--- START Given records ---

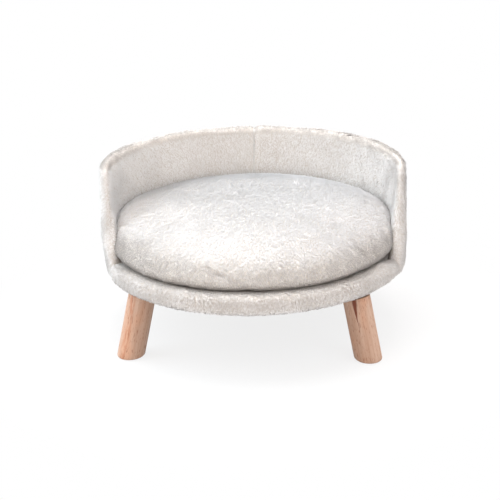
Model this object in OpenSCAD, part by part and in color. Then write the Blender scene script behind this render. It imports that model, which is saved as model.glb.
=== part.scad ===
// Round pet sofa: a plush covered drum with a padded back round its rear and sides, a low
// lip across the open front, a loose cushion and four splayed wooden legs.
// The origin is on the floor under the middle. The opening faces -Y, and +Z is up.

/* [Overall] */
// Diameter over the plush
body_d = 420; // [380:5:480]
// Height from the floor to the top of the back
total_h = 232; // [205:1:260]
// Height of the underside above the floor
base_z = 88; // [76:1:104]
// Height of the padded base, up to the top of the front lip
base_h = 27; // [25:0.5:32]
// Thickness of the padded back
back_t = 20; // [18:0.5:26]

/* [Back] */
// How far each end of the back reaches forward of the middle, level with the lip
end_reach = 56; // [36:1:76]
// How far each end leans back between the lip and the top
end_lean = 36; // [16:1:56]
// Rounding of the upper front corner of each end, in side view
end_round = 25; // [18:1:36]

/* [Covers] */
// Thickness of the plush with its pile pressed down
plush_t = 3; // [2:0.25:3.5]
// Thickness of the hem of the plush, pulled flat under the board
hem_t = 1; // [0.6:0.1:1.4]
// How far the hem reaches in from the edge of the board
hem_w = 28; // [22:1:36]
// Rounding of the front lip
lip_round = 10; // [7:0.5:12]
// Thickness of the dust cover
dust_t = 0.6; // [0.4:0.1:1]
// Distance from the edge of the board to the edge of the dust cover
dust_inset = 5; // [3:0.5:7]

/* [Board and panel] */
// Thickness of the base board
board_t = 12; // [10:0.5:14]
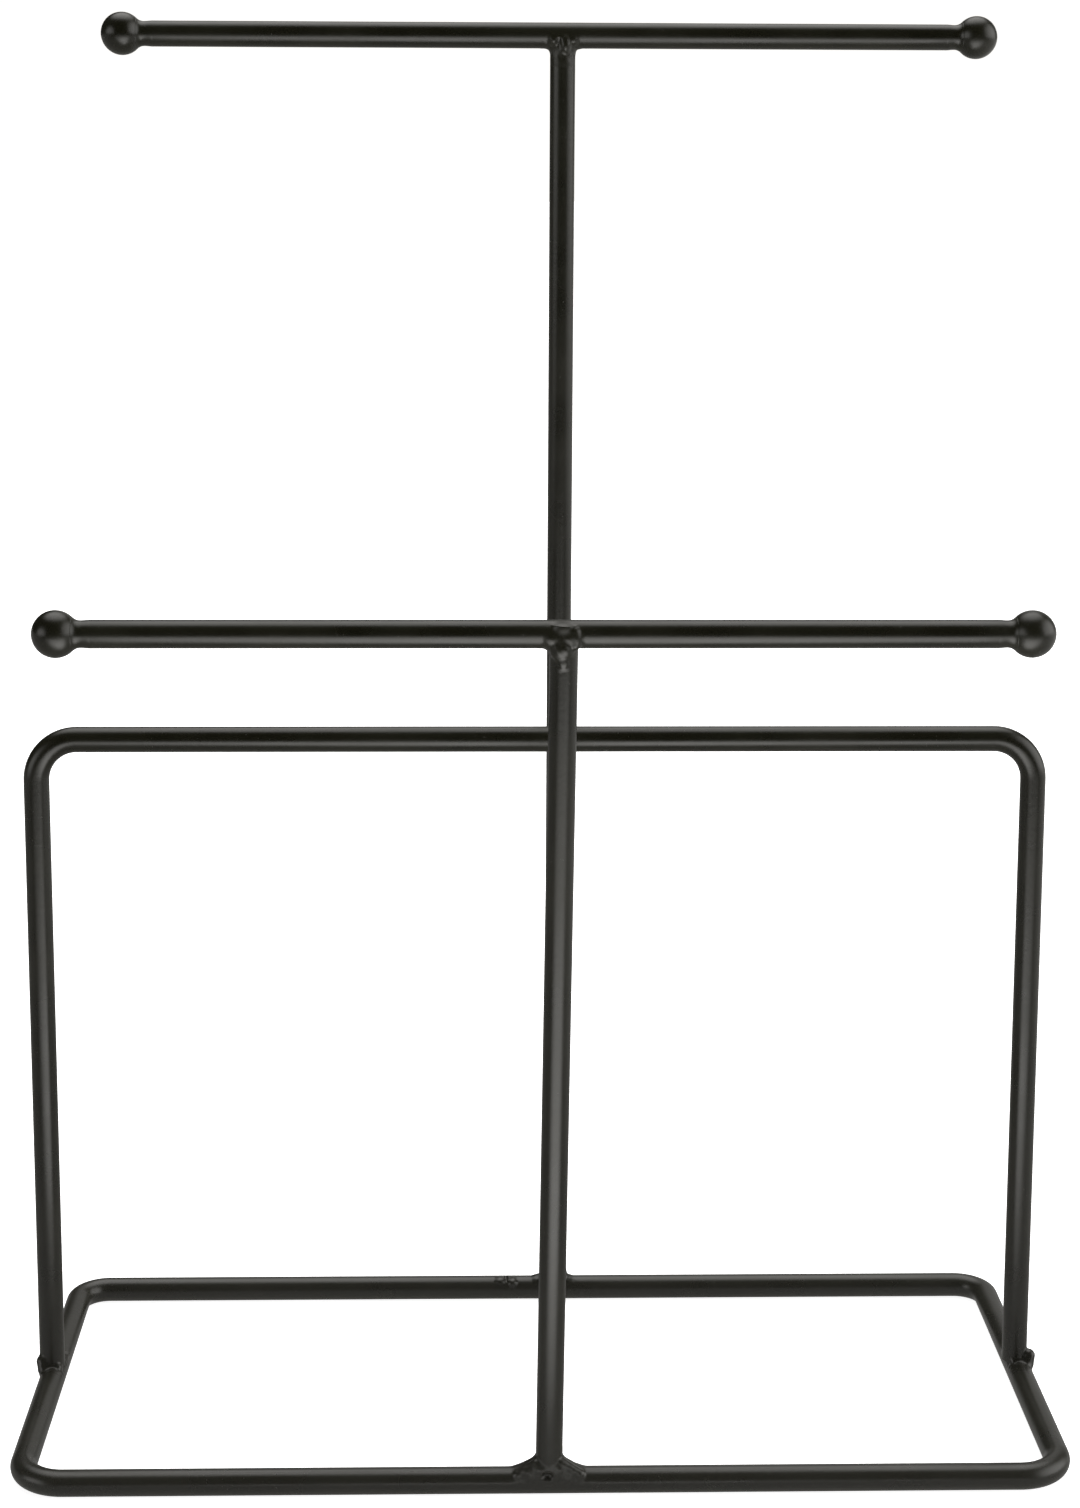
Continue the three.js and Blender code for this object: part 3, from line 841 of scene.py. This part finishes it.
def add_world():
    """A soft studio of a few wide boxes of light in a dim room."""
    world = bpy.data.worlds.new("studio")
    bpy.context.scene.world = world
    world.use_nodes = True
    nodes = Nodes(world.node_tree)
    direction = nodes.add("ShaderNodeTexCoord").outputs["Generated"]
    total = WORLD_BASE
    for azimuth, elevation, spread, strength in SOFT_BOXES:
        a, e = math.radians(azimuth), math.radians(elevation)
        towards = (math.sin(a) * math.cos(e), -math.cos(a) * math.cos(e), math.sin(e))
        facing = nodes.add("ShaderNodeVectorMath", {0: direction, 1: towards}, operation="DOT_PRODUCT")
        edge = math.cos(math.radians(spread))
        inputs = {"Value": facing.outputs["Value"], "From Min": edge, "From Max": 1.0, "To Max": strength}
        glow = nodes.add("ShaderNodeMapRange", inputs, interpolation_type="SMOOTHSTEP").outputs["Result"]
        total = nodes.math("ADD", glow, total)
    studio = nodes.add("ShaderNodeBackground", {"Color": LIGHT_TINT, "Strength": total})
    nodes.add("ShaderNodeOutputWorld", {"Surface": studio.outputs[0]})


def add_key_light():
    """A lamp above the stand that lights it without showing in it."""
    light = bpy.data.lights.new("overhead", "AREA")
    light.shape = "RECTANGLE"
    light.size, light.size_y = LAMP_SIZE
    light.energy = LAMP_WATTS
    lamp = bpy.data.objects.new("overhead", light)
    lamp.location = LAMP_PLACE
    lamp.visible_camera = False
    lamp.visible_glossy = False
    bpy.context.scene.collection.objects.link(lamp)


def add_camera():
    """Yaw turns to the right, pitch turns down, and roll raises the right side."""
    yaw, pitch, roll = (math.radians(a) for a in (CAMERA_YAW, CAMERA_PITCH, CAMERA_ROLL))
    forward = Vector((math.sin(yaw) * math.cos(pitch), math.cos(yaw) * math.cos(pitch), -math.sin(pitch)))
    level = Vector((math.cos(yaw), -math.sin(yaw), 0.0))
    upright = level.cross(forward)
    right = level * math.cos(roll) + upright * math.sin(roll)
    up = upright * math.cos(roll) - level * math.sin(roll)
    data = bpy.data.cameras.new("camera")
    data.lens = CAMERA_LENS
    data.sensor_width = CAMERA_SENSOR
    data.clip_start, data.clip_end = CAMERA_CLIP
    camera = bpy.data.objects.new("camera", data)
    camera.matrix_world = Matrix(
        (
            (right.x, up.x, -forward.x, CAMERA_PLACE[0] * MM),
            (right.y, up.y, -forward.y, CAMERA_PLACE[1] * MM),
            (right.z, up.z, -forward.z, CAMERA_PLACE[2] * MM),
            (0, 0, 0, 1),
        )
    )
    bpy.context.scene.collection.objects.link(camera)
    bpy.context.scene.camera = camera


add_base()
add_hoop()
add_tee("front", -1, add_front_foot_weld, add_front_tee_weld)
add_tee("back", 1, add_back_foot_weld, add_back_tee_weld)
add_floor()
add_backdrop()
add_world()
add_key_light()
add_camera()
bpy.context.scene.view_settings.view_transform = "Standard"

--- END Given records ---

-- Task prompt --
Above are the records; please copy exactly their first line and each line after it through the line containing "board_t = 12; // [10:0.5:14]", and no line after that.

-- Answer to this problem --
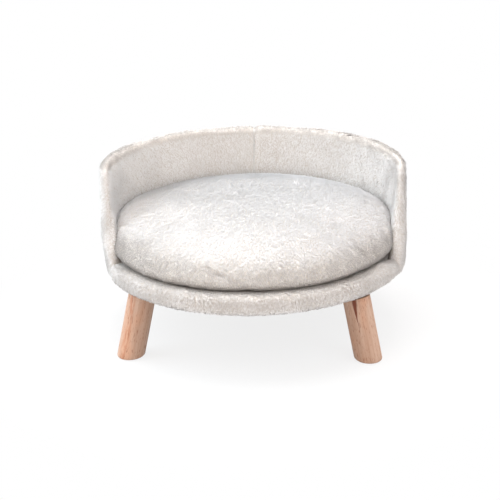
Model this object in OpenSCAD, part by part and in color. Then write the Blender scene script behind this render. It imports that model, which is saved as model.glb.
=== part.scad ===
// Round pet sofa: a plush covered drum with a padded back round its rear and sides, a low
// lip across the open front, a loose cushion and four splayed wooden legs.
// The origin is on the floor under the middle. The opening faces -Y, and +Z is up.

/* [Overall] */
// Diameter over the plush
body_d = 420; // [380:5:480]
// Height from the floor to the top of the back
total_h = 232; // [205:1:260]
// Height of the underside above the floor
base_z = 88; // [76:1:104]
// Height of the padded base, up to the top of the front lip
base_h = 27; // [25:0.5:32]
// Thickness of the padded back
back_t = 20; // [18:0.5:26]

/* [Back] */
// How far each end of the back reaches forward of the middle, level with the lip
end_reach = 56; // [36:1:76]
// How far each end leans back between the lip and the top
end_lean = 36; // [16:1:56]
// Rounding of the upper front corner of each end, in side view
end_round = 25; // [18:1:36]

/* [Covers] */
// Thickness of the plush with its pile pressed down
plush_t = 3; // [2:0.25:3.5]
// Thickness of the hem of the plush, pulled flat under the board
hem_t = 1; // [0.6:0.1:1.4]
// How far the hem reaches in from the edge of the board
hem_w = 28; // [22:1:36]
// Rounding of the front lip
lip_round = 10; // [7:0.5:12]
// Thickness of the dust cover
dust_t = 0.6; // [0.4:0.1:1]
// Distance from the edge of the board to the edge of the dust cover
dust_inset = 5; // [3:0.5:7]

/* [Board and panel] */
// Thickness of the base board
board_t = 12; // [10:0.5:14]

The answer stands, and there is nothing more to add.